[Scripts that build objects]

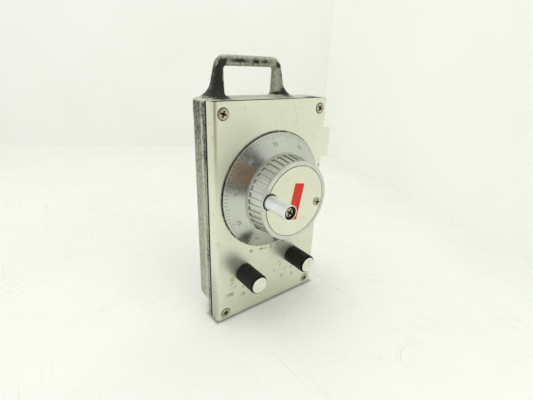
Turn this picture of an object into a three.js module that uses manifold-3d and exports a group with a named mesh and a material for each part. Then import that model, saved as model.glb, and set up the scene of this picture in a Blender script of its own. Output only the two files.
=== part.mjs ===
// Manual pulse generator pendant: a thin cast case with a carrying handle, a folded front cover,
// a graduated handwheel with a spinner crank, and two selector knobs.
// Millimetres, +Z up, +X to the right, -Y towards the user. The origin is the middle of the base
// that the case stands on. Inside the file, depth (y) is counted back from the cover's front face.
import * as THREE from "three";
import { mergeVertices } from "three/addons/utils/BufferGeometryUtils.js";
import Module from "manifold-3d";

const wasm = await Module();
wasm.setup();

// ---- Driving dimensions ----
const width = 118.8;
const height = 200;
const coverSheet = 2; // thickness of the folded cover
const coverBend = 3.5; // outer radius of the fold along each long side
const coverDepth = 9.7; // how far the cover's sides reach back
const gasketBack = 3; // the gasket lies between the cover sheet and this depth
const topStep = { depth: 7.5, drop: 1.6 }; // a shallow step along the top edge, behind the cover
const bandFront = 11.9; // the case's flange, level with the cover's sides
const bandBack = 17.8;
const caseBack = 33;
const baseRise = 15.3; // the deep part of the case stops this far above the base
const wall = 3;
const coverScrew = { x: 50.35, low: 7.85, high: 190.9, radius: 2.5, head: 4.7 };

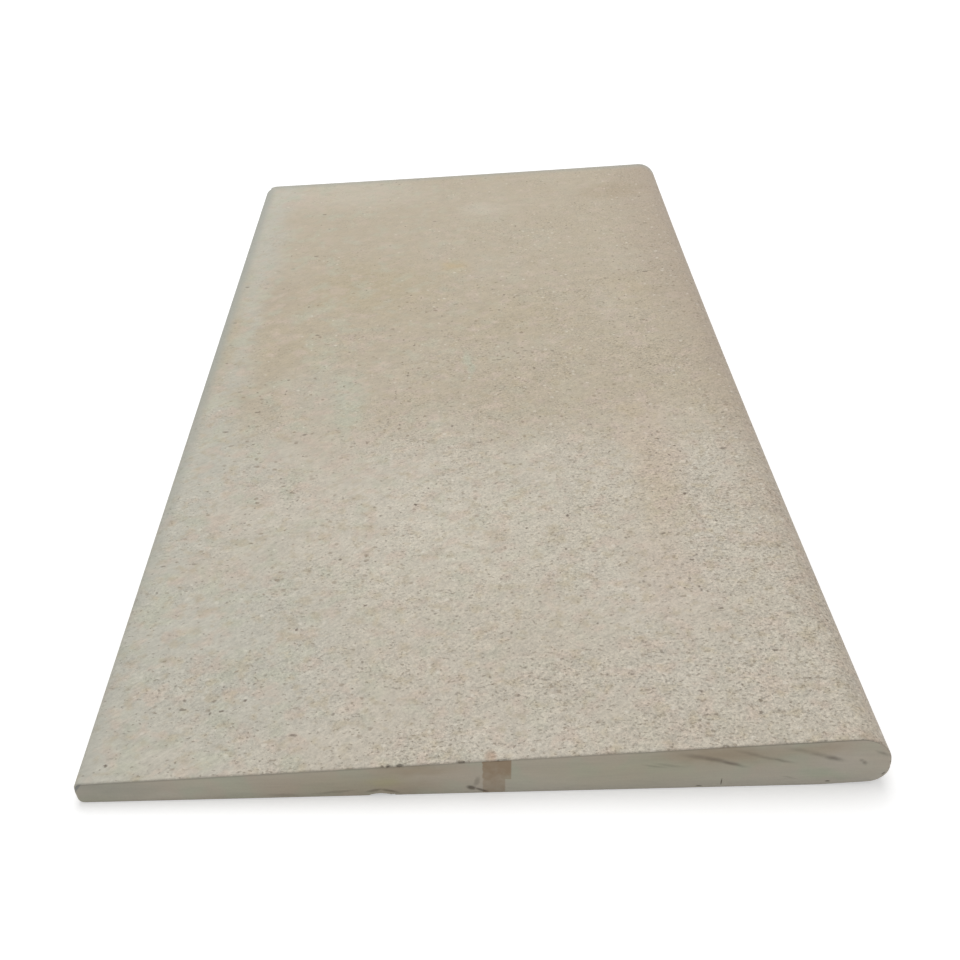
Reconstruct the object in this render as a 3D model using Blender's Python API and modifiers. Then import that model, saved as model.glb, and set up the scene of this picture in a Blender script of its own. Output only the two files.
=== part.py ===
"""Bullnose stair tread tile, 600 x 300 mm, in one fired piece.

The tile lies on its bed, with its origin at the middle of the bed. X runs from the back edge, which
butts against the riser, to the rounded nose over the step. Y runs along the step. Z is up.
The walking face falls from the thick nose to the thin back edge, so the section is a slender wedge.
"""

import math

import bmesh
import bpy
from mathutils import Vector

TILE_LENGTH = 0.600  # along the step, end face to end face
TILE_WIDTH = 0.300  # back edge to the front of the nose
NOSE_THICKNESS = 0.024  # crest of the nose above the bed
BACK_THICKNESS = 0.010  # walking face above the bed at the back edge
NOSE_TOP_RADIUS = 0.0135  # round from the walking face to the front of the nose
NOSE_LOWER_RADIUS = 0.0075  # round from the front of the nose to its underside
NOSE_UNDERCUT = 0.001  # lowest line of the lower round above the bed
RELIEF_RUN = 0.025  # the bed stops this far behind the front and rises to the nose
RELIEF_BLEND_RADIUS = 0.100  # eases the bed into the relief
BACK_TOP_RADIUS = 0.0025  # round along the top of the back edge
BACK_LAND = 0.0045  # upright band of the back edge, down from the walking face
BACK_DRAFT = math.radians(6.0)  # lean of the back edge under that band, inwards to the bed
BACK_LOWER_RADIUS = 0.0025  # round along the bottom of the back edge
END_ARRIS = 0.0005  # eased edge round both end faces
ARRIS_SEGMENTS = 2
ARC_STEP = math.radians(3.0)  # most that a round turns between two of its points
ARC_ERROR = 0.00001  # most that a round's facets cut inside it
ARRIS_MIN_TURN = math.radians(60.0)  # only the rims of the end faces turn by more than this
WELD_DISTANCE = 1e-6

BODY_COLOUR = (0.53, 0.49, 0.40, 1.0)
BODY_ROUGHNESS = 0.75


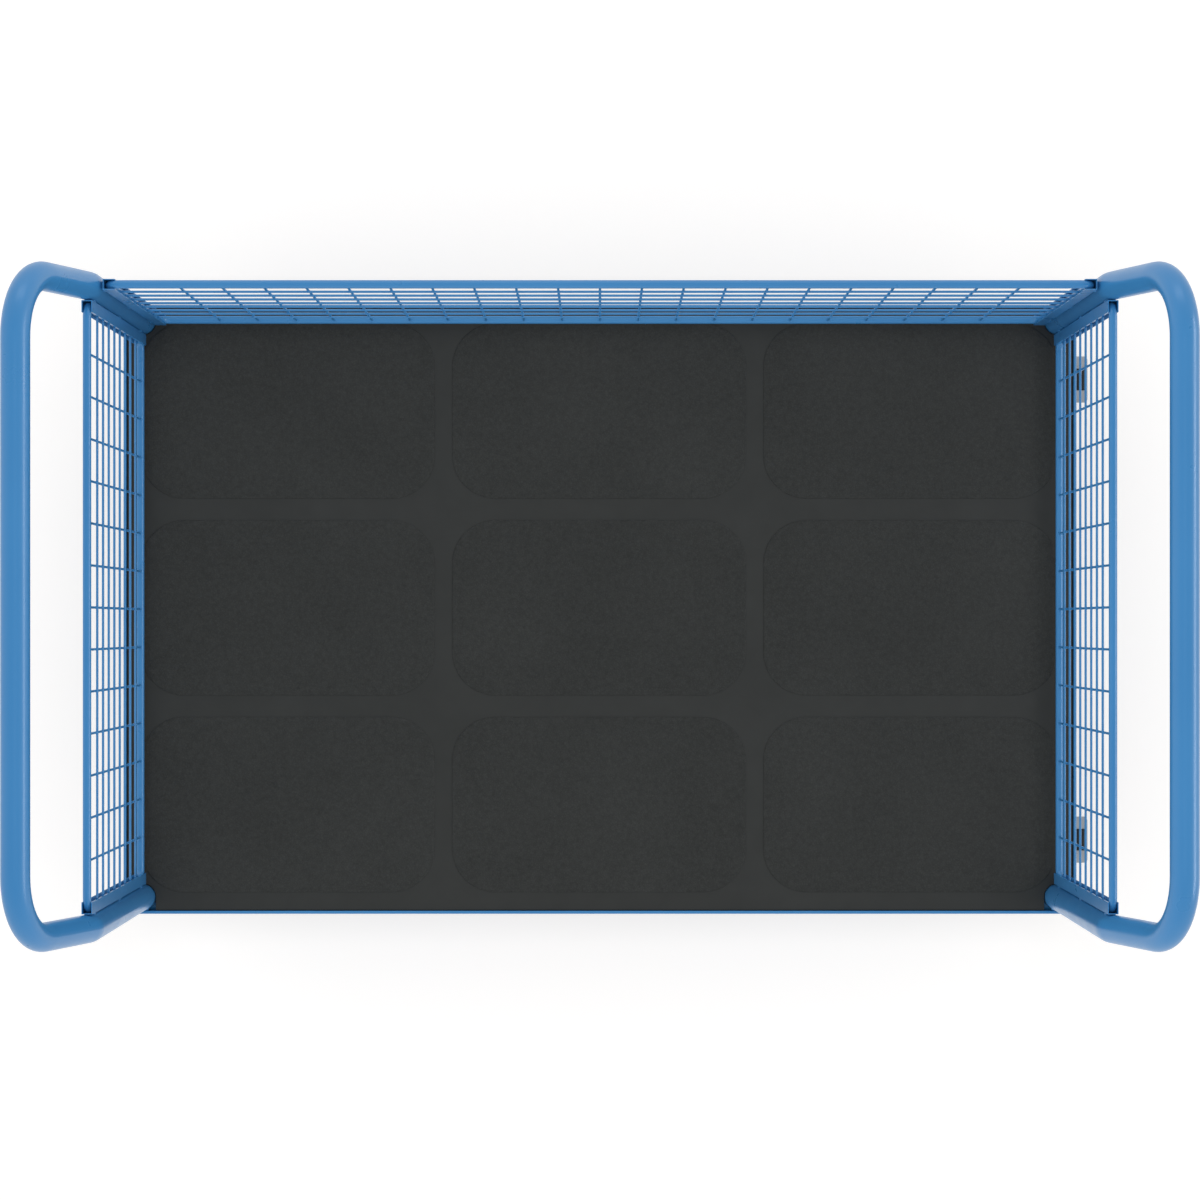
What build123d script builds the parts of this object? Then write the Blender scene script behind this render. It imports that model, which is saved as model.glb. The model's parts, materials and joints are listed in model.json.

*Your goal*
Give back the opening line of the records above and every line after it, up to and including the one with "wasm.setup();", unchanged.

*Output below*
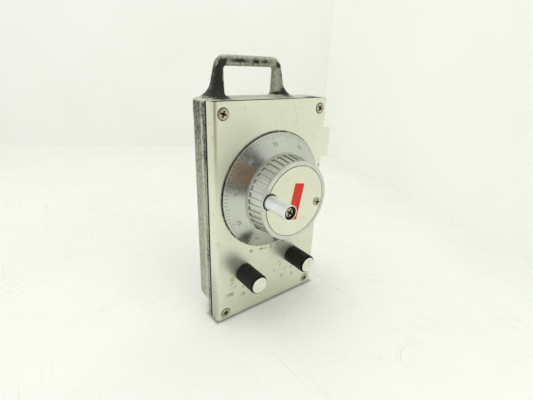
Turn this picture of an object into a three.js module that uses manifold-3d and exports a group with a named mesh and a material for each part. Then import that model, saved as model.glb, and set up the scene of this picture in a Blender script of its own. Output only the two files.
=== part.mjs ===
// Manual pulse generator pendant: a thin cast case with a carrying handle, a folded front cover,
// a graduated handwheel with a spinner crank, and two selector knobs.
// Millimetres, +Z up, +X to the right, -Y towards the user. The origin is the middle of the base
// that the case stands on. Inside the file, depth (y) is counted back from the cover's front face.
import * as THREE from "three";
import { mergeVertices } from "three/addons/utils/BufferGeometryUtils.js";
import Module from "manifold-3d";

const wasm = await Module();
wasm.setup();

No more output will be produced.